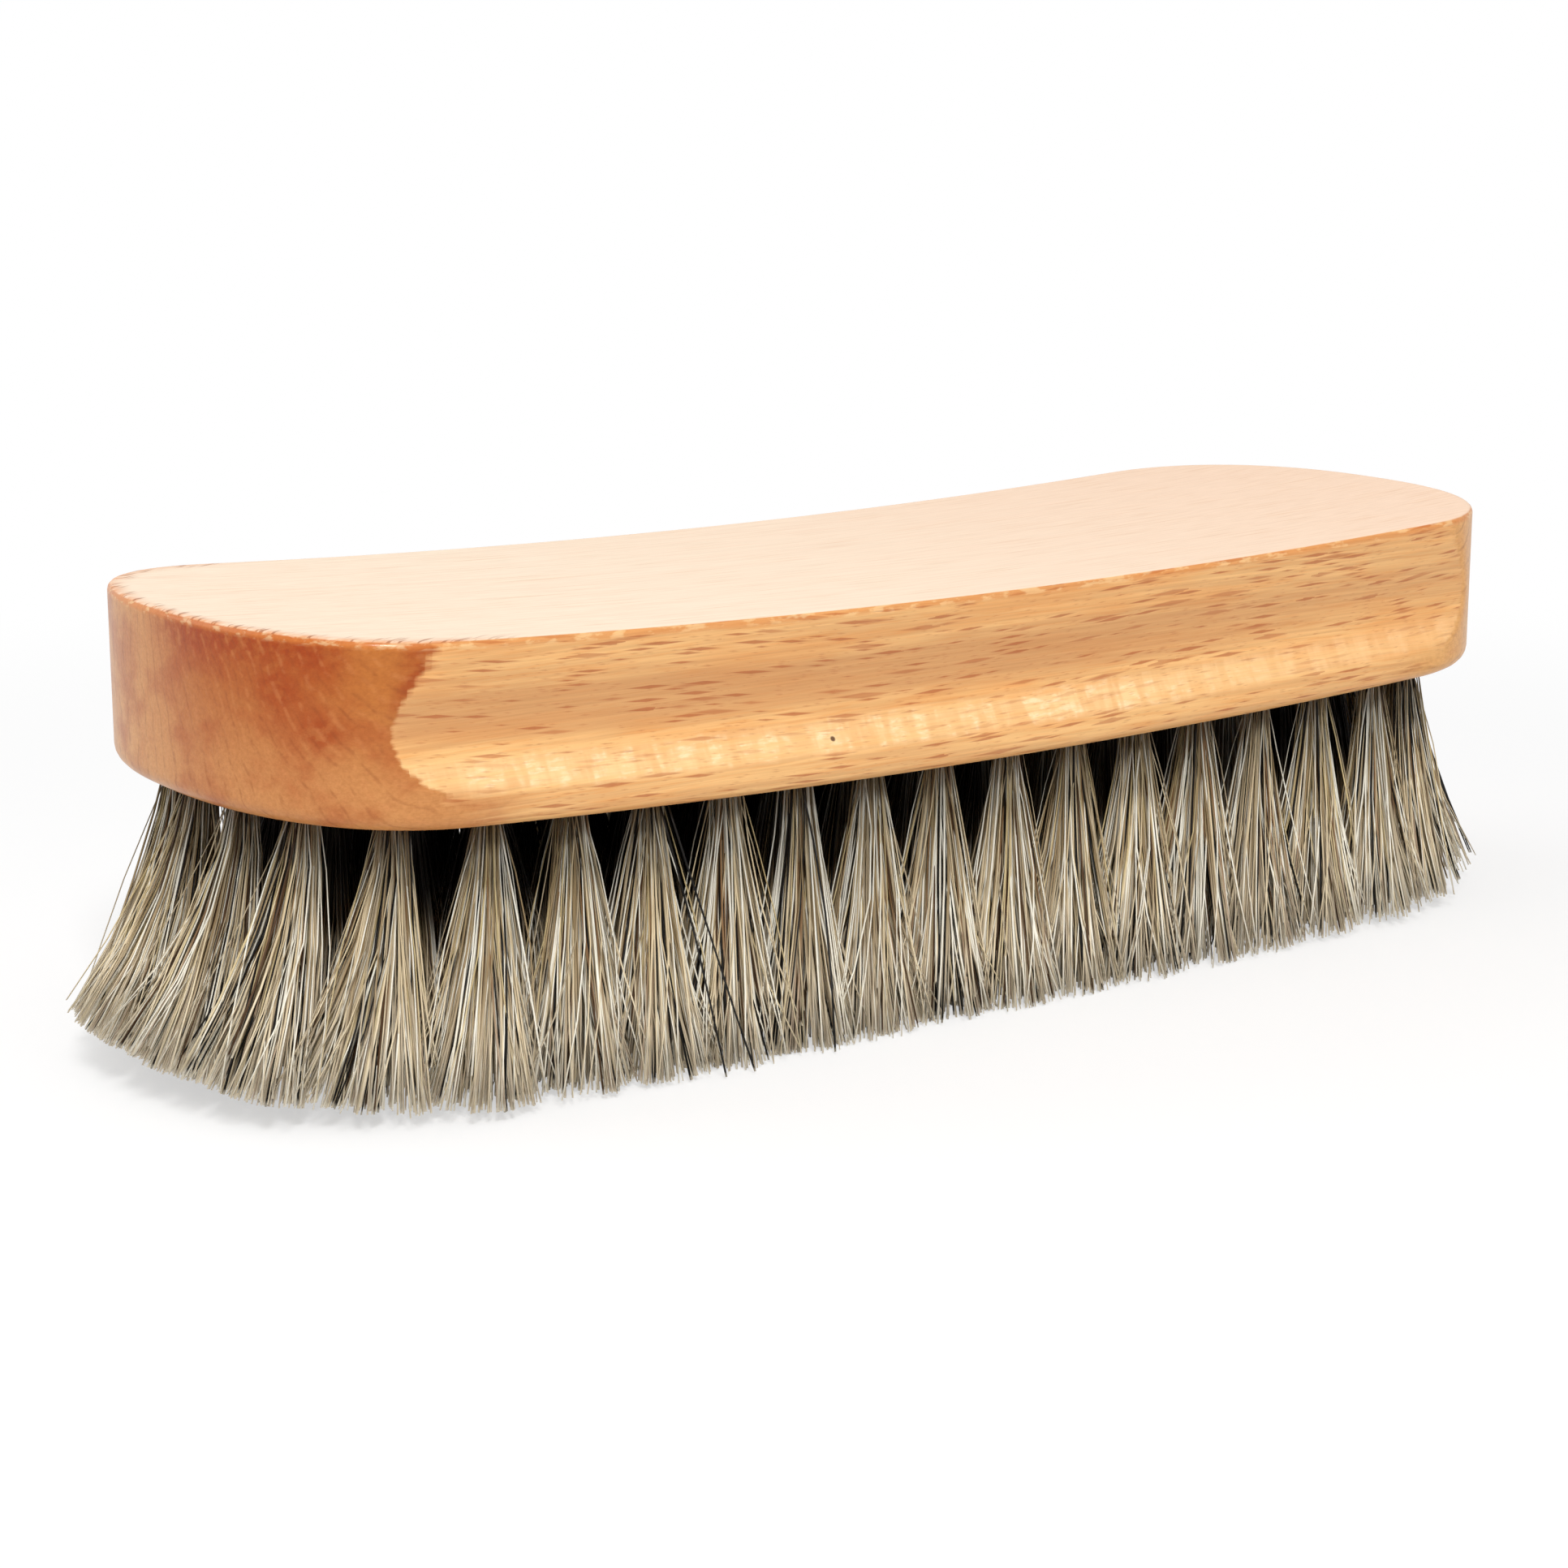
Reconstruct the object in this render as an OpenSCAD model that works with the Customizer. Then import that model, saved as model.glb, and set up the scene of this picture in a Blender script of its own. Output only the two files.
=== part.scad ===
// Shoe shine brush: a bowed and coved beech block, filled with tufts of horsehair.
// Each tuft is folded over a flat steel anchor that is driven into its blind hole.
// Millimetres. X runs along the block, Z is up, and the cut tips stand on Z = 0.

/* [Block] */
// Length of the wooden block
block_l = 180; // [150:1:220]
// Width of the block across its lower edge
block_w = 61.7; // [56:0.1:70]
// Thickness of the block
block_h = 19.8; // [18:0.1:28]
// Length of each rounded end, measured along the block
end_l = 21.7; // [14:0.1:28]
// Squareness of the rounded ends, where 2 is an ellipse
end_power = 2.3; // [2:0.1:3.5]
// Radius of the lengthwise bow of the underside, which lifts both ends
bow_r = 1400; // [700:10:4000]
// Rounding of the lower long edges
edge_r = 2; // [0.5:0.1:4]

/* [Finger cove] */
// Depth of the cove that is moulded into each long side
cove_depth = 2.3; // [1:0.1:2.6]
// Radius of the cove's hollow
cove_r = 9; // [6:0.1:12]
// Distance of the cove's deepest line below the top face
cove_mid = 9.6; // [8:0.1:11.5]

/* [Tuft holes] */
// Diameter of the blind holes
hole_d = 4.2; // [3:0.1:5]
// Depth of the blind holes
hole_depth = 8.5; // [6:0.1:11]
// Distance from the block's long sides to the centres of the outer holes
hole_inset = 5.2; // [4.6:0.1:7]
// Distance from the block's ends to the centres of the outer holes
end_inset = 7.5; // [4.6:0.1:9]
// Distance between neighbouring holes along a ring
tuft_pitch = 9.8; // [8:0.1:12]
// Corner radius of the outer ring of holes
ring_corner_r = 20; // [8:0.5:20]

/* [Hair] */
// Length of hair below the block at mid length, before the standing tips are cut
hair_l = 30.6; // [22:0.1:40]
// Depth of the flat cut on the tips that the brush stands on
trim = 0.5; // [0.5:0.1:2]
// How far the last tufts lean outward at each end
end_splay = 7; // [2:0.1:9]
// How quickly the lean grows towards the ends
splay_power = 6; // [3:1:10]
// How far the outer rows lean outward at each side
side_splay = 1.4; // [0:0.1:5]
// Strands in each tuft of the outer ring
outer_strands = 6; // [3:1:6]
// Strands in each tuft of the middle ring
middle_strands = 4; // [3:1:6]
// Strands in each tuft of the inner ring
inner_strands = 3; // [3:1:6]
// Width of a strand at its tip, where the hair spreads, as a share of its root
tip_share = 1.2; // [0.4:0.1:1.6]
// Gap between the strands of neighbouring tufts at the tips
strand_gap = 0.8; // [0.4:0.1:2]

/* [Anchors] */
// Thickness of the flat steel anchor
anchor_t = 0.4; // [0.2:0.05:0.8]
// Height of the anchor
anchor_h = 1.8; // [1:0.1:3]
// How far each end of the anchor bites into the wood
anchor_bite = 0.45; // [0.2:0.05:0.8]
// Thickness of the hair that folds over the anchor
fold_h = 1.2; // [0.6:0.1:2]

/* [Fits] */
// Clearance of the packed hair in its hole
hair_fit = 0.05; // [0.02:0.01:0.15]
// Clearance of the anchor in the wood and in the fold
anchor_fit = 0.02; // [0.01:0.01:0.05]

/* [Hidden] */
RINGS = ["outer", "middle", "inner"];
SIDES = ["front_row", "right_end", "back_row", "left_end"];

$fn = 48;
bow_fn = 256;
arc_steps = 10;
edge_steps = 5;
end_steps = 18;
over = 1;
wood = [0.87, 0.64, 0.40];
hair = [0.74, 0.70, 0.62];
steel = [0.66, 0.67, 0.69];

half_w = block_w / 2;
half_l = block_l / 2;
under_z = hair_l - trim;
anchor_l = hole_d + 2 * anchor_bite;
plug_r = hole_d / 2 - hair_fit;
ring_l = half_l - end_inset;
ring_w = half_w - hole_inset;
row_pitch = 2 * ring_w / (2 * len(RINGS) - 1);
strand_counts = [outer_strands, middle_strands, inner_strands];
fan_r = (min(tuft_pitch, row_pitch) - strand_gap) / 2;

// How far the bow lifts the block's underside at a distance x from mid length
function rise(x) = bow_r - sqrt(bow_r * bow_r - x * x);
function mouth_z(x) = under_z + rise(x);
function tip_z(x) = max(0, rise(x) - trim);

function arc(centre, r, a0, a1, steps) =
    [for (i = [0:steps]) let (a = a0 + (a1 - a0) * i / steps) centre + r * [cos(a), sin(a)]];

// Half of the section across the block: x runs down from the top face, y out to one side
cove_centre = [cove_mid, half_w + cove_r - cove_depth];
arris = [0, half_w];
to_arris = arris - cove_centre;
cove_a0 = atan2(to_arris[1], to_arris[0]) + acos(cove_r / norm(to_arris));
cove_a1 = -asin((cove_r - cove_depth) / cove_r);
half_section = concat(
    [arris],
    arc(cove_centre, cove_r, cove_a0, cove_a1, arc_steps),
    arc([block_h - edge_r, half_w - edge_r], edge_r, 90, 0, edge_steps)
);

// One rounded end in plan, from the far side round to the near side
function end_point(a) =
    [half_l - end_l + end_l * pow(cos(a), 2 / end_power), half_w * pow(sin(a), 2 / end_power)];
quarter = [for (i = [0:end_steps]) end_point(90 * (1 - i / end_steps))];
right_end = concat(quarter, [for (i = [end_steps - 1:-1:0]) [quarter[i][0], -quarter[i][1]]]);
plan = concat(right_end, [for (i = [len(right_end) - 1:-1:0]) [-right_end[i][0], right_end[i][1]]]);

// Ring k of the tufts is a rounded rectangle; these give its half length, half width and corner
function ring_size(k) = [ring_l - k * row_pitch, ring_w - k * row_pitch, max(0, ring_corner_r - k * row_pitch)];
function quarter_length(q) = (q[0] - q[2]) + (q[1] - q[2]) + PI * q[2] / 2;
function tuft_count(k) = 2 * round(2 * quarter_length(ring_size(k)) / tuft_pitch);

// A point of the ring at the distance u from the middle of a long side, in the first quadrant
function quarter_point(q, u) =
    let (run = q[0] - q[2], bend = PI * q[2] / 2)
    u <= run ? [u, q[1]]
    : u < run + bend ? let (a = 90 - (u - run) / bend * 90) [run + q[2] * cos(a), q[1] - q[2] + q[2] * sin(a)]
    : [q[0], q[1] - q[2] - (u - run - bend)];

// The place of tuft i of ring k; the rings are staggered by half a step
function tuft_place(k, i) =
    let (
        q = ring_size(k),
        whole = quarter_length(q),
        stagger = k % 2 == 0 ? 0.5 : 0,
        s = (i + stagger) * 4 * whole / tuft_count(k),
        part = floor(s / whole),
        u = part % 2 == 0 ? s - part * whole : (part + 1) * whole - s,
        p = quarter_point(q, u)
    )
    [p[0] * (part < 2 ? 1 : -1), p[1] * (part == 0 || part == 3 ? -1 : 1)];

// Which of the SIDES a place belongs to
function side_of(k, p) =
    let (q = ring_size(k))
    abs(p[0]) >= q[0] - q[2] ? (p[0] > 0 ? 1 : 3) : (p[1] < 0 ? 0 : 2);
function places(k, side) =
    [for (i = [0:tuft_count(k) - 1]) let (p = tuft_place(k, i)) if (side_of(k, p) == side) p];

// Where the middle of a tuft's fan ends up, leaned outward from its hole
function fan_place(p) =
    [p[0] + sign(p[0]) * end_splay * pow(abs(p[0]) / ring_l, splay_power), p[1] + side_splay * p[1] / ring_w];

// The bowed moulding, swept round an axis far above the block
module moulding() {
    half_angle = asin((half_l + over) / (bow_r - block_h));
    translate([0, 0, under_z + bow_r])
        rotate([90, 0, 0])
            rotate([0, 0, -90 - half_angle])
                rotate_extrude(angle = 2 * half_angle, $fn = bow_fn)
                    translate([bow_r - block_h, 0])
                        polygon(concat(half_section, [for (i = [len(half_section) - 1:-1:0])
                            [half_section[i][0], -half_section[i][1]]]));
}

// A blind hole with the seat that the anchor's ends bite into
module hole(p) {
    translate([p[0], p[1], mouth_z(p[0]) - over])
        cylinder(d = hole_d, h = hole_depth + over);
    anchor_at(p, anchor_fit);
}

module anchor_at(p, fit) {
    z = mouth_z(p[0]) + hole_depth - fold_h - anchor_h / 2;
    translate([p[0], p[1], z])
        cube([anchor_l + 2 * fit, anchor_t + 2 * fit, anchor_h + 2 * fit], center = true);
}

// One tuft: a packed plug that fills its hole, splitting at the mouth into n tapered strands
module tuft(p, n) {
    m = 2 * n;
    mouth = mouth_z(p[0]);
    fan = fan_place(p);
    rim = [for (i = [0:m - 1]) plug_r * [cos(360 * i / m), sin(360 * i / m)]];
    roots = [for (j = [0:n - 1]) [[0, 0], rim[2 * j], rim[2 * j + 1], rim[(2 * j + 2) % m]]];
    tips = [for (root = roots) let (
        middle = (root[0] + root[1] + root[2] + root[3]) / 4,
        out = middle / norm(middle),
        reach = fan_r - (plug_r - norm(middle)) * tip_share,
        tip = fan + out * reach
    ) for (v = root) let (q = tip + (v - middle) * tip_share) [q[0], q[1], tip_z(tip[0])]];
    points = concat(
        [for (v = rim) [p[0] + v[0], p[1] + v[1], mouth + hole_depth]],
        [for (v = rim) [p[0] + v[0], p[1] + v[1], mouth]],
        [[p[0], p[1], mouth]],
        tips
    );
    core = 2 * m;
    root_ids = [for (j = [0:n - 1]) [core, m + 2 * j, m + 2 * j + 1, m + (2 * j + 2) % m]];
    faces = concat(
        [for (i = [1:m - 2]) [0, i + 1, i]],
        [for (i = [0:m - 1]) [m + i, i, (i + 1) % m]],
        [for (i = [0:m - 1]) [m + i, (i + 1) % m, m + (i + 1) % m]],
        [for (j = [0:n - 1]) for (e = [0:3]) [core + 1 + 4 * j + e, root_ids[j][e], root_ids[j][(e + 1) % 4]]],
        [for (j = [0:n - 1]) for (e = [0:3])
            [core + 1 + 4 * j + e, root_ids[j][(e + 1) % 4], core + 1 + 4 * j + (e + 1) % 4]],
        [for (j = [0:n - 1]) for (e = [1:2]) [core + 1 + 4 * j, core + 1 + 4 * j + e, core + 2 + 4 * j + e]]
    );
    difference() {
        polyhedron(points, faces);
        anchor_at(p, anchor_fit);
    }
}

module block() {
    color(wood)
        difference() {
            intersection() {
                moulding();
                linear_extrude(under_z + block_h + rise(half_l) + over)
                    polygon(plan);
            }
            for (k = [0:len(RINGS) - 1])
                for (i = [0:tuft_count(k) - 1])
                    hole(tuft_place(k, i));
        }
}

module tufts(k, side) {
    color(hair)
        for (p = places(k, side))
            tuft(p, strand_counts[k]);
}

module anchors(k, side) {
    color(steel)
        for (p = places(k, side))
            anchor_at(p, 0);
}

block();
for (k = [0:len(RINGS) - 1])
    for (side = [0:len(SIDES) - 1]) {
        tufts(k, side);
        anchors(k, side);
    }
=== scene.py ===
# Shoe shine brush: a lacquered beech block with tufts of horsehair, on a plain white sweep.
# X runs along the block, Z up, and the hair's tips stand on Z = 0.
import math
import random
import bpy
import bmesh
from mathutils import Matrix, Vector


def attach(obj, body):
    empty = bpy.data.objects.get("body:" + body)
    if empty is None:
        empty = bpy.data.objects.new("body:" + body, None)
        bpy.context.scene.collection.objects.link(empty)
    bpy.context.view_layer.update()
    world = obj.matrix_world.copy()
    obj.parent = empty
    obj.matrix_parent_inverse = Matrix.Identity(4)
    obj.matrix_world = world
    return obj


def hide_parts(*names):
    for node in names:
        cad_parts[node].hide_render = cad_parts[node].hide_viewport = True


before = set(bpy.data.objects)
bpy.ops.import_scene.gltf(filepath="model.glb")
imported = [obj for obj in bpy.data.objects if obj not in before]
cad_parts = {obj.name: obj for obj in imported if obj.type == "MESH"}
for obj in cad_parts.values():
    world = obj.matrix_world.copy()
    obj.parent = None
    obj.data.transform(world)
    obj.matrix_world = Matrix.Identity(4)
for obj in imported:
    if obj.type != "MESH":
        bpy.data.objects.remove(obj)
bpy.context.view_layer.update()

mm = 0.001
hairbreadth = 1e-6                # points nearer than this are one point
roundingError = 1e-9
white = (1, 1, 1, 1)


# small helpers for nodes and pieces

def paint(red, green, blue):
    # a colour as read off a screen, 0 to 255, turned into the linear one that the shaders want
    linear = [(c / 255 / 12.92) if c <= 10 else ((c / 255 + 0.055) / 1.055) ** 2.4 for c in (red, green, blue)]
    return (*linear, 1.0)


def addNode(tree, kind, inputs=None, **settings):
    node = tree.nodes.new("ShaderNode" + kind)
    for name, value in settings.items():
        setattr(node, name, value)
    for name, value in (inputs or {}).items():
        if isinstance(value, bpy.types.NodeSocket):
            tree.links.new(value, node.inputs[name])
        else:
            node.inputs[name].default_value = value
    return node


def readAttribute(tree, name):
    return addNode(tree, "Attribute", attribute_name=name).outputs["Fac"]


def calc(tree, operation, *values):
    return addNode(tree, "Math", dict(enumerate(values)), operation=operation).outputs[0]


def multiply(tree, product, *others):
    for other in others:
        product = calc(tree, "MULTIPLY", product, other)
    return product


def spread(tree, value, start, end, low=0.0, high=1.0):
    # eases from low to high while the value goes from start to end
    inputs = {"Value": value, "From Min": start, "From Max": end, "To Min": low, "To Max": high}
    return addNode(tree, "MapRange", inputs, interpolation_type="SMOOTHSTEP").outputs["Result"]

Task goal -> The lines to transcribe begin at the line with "module anchors(k, side)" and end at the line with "obj.parent = empty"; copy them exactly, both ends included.

Final result ->
module anchors(k, side) {
    color(steel)
        for (p = places(k, side))
            anchor_at(p, 0);
}

block();
for (k = [0:len(RINGS) - 1])
    for (side = [0:len(SIDES) - 1]) {
        tufts(k, side);
        anchors(k, side);
    }
=== scene.py ===
# Shoe shine brush: a lacquered beech block with tufts of horsehair, on a plain white sweep.
# X runs along the block, Z up, and the hair's tips stand on Z = 0.
import math
import random
import bpy
import bmesh
from mathutils import Matrix, Vector


def attach(obj, body):
    empty = bpy.data.objects.get("body:" + body)
    if empty is None:
        empty = bpy.data.objects.new("body:" + body, None)
        bpy.context.scene.collection.objects.link(empty)
    bpy.context.view_layer.update()
    world = obj.matrix_world.copy()
    obj.parent = empty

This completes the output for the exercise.